Pemohon mendalilkan berdasarkan dari kasus konkret yang dialami yakni ketika media sosial banyak memuat atau menayangkan atau mengumumkan lagu-lagu atau master yang dimiliki pemohon tanpa izin dari pemohon. Namun dilihat dari UU Hak Cipta belum mengatur khususnya mengenai pertanggungjawaban dari penyedia layanan digital yang khususnya berbasis User Generate Content (UGC).

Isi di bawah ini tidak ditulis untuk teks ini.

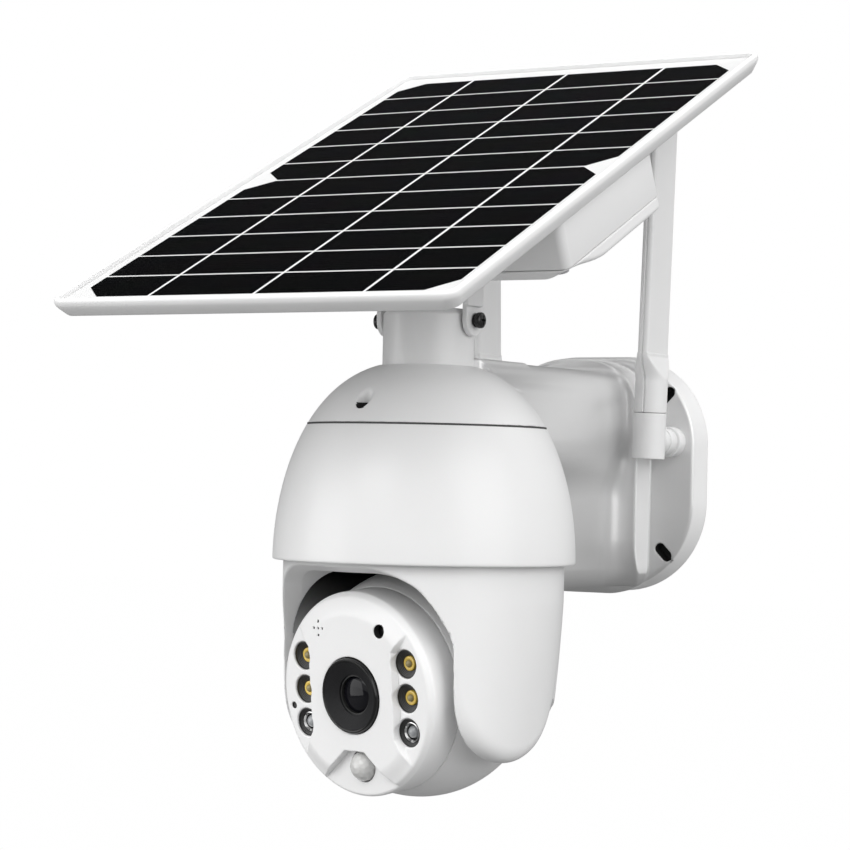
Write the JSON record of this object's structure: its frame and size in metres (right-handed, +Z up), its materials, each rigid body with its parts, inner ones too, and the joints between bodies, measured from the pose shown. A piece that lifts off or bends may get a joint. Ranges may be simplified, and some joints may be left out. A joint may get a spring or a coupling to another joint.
{
  "type": "solar-powered security camera",
  "caption": "Wall-mounted security camera with a pan and tilt ball head, a tilting solar panel with a battery box and two swinging antennas.",
  "frame": {"origin": "centre of the wall plate's back face, which lies on the wall", "axes": "+Z up along the wall, +Y into the wall, so the camera stands out towards -Y; +X is to the right when facing the wall"},
  "size_m": [0.169, 0.2739, 0.2978],
  "materials": {
    "white_plastic": "satin moulded ABS",
    "bracket_plastic": "glossy moulded ABS",
    "panel_plastic": "satin moulded frame",
    "antenna_plastic": "satin moulded",
    "inner_plastic": "plain moulded",
    "gear_plastic": "acetal",
    "black_plastic": "fine texture",
    "black_gloss": "glossy",
    "seal_rubber": "matt",
    "steel": "plated",
    "black_steel": "blackened",
    "brass": "plain",
    "circuit_board": "solder mask",
    "white_board": "white solder mask",
    "lens_glass": "coated",
    "cover_glass": "clear",
    "cell_silicon": "dark silicon",
    "ribbon": "tinned",
    "backsheet": "white film",
    "warm_led": "phosphor",
    "clear_led": "clear epoxy",
    "frosted_lens": "translucent",
    "battery_wrap": "shrink film"
  },
  "bodies": {
    "bracket": {"wall_bracket": "bracket_plastic", "bracket_back_cover": "inner_plastic", "cap_screw": "steel", "arm_screws": "steel", "housing_cap": "white_plastic", "housing_shroud": "white_plastic", "seam_seal": "seal_rubber", "neck_tube": "white_plastic", "neck_grommet": "seal_rubber", "hinge_screws": "black_steel", "hinge_washers": "black_steel", "housing_floor": "inner_plastic", "pan_bearing": "brass", "pan_motor": "steel", "speaker": "black_plastic", "main_board": "circuit_board", "radio_module": "steel", "antenna_connectors": "antenna_plastic"},
    "pan_drive": {"pan_pinion": "gear_plastic"},
    "pan": {"pan_housing": "white_plastic", "pan_top_plate": "black_plastic", "pan_gear": "gear_plastic", "pan_retainer": "steel", "tilt_gear_shaft": "gear_plastic", "tilt_stub_shaft": "gear_plastic"},
    "ball": {"ball_rear_shell": "white_plastic", "ball_front_cover": "white_plastic", "tilt_bushes": "brass", "tilt_motor": "steel", "lens_ring": "black_gloss", "lens_barrel": "black_plastic", "lens_glass": "lens_glass", "image_sensor_board": "circuit_board", "led_board": "white_board", "led_reflectors": "black_gloss", "white_leds": "warm_led", "infrared_leds": "clear_led", "motion_lens": "frosted_lens", "motion_sensor": "steel", "microphone": "black_plastic", "light_sensor": "black_gloss", "status_led": "black_plastic"},
    "tilt_drive": {"tilt_pinion": "gear_plastic"},
    "panel": {"panel_frame": "panel_plastic", "panel_glass": "cover_glass", "solar_cells": "cell_silicon", "cell_ribbons": "ribbon", "panel_backsheet": "backsheet", "battery_box": "panel_plastic", "battery_cover": "panel_plastic", "battery_cells": "battery_wrap", "battery_cradle": "black_plastic", "charge_board": "circuit_board", "cover_screws": "steel", "hinge_bracket": "panel_plastic"},
    "right_antenna": {"right_antenna_knuckle": "antenna_plastic", "right_antenna_blade": "antenna_plastic"},
    "left_antenna": {"left_antenna_knuckle": "antenna_plastic", "left_antenna_blade": "antenna_plastic"}
  },
  "joints": [
    {"name": "pan_turn", "type": "hinge", "parent": "bracket", "child": "pan", "pos_m": [0, -0.1481, -0.02], "axis": [0, 0, 1], "range_deg": [-165, 190]},
    {"name": "pan_pinion_turn", "type": "hinge", "parent": "bracket", "child": "pan_drive", "pos_m": [0, -0.1121, -0.0265], "axis": [0, 0, 1], "range_deg": [-952, 827]},
    {"name": "ball_tilt", "type": "hinge", "parent": "pan", "child": "ball", "pos_m": [0, -0.1481, -0.0815], "axis": [0.9789, -0.2045, 0], "range_deg": [-6.2, 80]},
    {"name": "tilt_pinion_turn", "type": "hinge", "parent": "ball", "child": "tilt_drive", "pos_m": [0.00366, -0.13058, -0.07956], "axis": [0.9789, -0.2045, 0], "range_deg": [-12.6, 160.5]},
    {"name": "panel_hinge", "type": "hinge", "parent": "bracket", "child": "panel", "pos_m": [0, -0.1481, 0.0563], "axis": [1, 0, 0], "range_deg": [-4, 45]},
    {"name": "right_antenna_swing", "type": "hinge", "parent": "bracket", "child": "right_antenna", "pos_m": [0.0387, -0.0342, 0.0135], "axis": [0, 1, 0], "range_deg": [-5, 90]},
    {"name": "left_antenna_swing", "type": "hinge", "parent": "bracket", "child": "left_antenna", "pos_m": [-0.0387, -0.0342, 0.0135], "axis": [0, -1, 0], "range_deg": [-5, 90]}
  ],
  "couplings": [
    {"joint": "pan_pinion_turn", "follows": "pan_turn", "ratio": -5},
    {"joint": "tilt_pinion_turn", "follows": "ball_tilt", "ratio": 2}
  ]
}
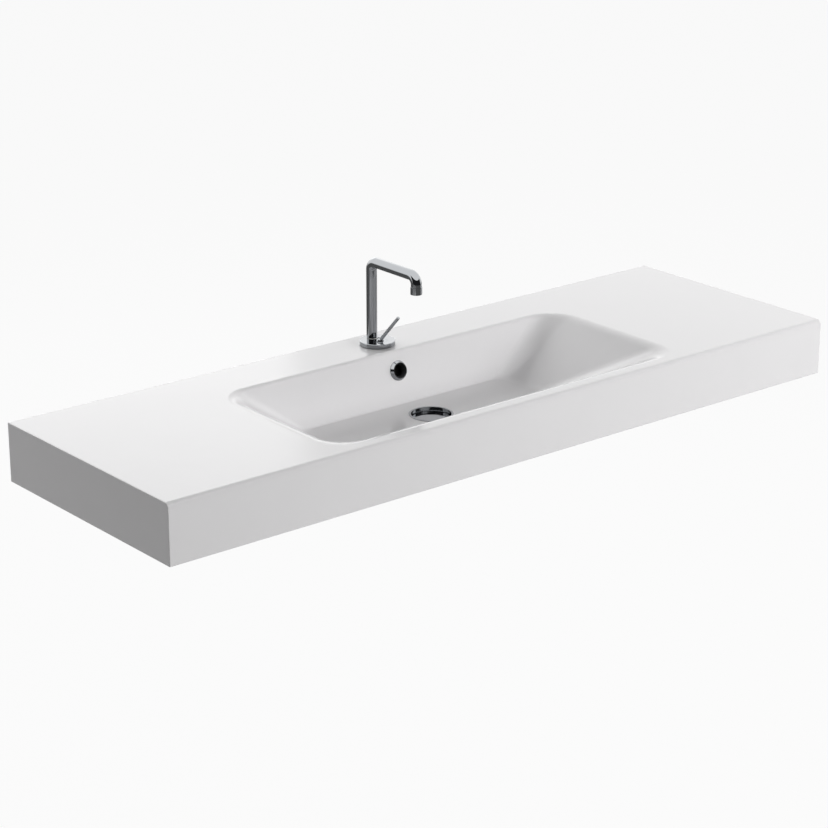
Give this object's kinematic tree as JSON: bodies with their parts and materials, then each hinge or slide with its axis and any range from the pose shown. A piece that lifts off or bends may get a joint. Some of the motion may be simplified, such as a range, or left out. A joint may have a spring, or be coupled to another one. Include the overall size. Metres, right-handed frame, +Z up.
{
  "type": "washbasin",
  "caption": "Wall-hung slab washbasin with a shallow sloping bowl, a swivelling pipe spout with joystick lever, and a push-open waste.",
  "frame": {"origin": "middle of the line between the two wall-fixing holes, on the wall face of the slab", "axes": "+X along the wall and the slab's length, +Y into the wall, +Z up"},
  "size_m": [1.4, 0.45, 0.3262],
  "materials": {
    "fireclay": "white glaze, gloss",
    "chrome": "polished chrome plate",
    "brass": "turned, satin",
    "rubber": "matt",
    "nylon": "matt",
    "acetal": "satin",
    "aerator_plastic": "gloss",
    "steel": "satin",
    "spring_steel": "drawn wire",
    "alumina": "lapped"
  },
  "bodies": {
    "basin": {"basin": "fireclay", "overflow_ring": "chrome", "waste_body": "chrome", "flange_seal": "rubber", "lower_gasket": "rubber", "slip_washer": "nylon", "backnut": "brass", "click_housing": "brass", "plug_spring": "spring_steel", "tap_body": "chrome", "base_gasket": "rubber", "deck_washer_rubber": "rubber", "deck_washer_steel": "steel", "shank_nut": "brass", "cartridge_housing": "acetal", "ceramic_disc_fixed": "alumina", "ball_seat": "acetal", "cartridge_nut": "brass", "lever_cover": "chrome", "spout_nipple": "brass", "spout_orings": "rubber", "glide_ring": "nylon"},
    "spout": {"spout_pipe": "chrome", "spout_grub_screw": "steel", "aerator_collar": "chrome", "aerator_washer": "rubber", "aerator_insert": "aerator_plastic"},
    "rotor": {"cartridge_rotor": "acetal"},
    "lever": {"lever_ball": "chrome", "lever_rod": "chrome"},
    "disc": {"ceramic_disc_moving": "alumina"},
    "plug": {"plug_cap": "chrome", "plug_seal": "rubber", "plug_plunger": "brass"}
  },
  "joints": [
    {"name": "spout_swivel", "type": "hinge", "parent": "basin", "child": "spout", "pos_m": [0, -0.04302, 0.1], "axis": [0, 0, 1], "range_deg": [-45, 45]},
    {"name": "lever_turn", "type": "hinge", "parent": "basin", "child": "rotor", "pos_m": [0, -0.06549, 0.0535], "axis": [0, 0, 1], "range_deg": [-45, 45]},
    {"name": "lever_lift", "type": "hinge", "parent": "rotor", "child": "lever", "pos_m": [0, -0.06549, 0.0535], "axis": [-1, 0, 0], "range_deg": [0, 25]},
    {"name": "disc_slide", "type": "slide", "parent": "rotor", "child": "disc", "axis": [0, -1, 0], "range_m": [0, 0.0057]},
    {"name": "plug_lift", "type": "slide", "parent": "basin", "child": "plug", "axis": [0, 0, 1], "range_m": [0, 0.008], "deforming": ["plug_spring"]}
  ],
  "couplings": [
    {"joint": "disc_slide", "follows": "lever_lift", "m_per_rad": 0.01295}
  ]
}
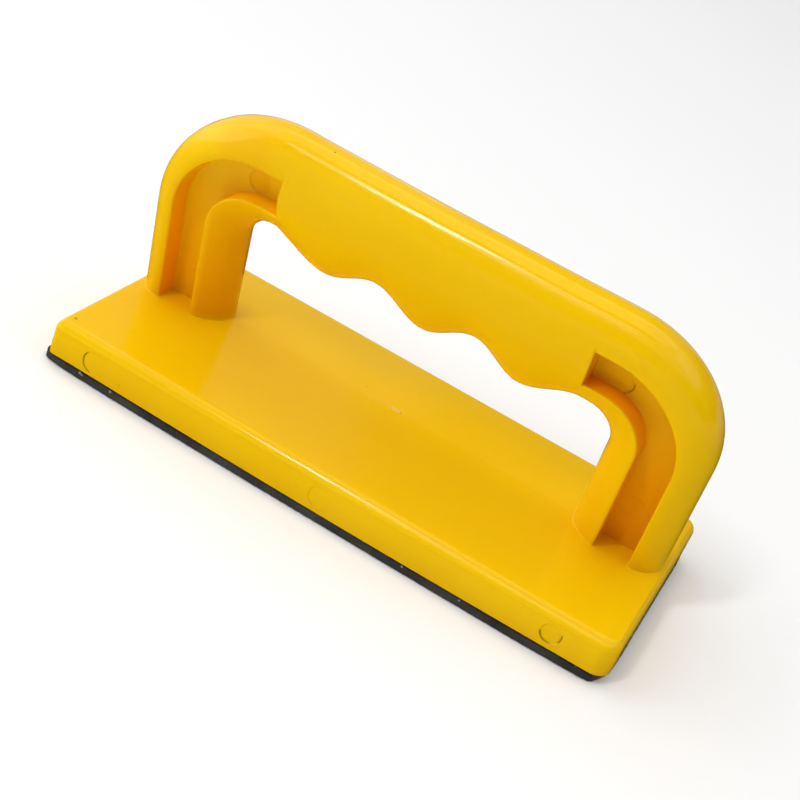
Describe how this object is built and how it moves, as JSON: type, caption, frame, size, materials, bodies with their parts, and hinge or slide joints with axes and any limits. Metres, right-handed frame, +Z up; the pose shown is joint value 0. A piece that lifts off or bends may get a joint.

Para pemohon mengajukan somasi terhadap salah satu penyedia platform terkait dengan banyaknya materi muatan yang melanggar hak cipta atas lagu-lagu atau master dari para pemohon. Akan tetapi, penyedia platform berasumsi atau berdalih adanya ketentuan yang mengatur penyedia platform tidak bertanggung jawab atas konten yang diunggah oleh UGC dan menurunkan apabila ada keberatan dari pemegang Hak Cipta atau pencipta atau pemegang hak terkait.
Pemohon menilai UU Hak Cipta belum sepenuhnya mengatur tentang hal tersebut. Sehingga Pemohon melihat ada ketentuan Pasal 10 dan 114 UU Hak Cipta sebagai suatu perwujudan dari chief harbour yang memberikan larangan bagi tempat perdagangan untuk membiarkan layanan atau penggandaan pelanggaran Hak Cipta. Namun di dalam Pasal 10 dan Pasal 114 ini memang terkesan masih sempit dan belum mengakomodir fakta atau fenoma yang terjadi saat ini khususnya media sosial yang berbasis UGC.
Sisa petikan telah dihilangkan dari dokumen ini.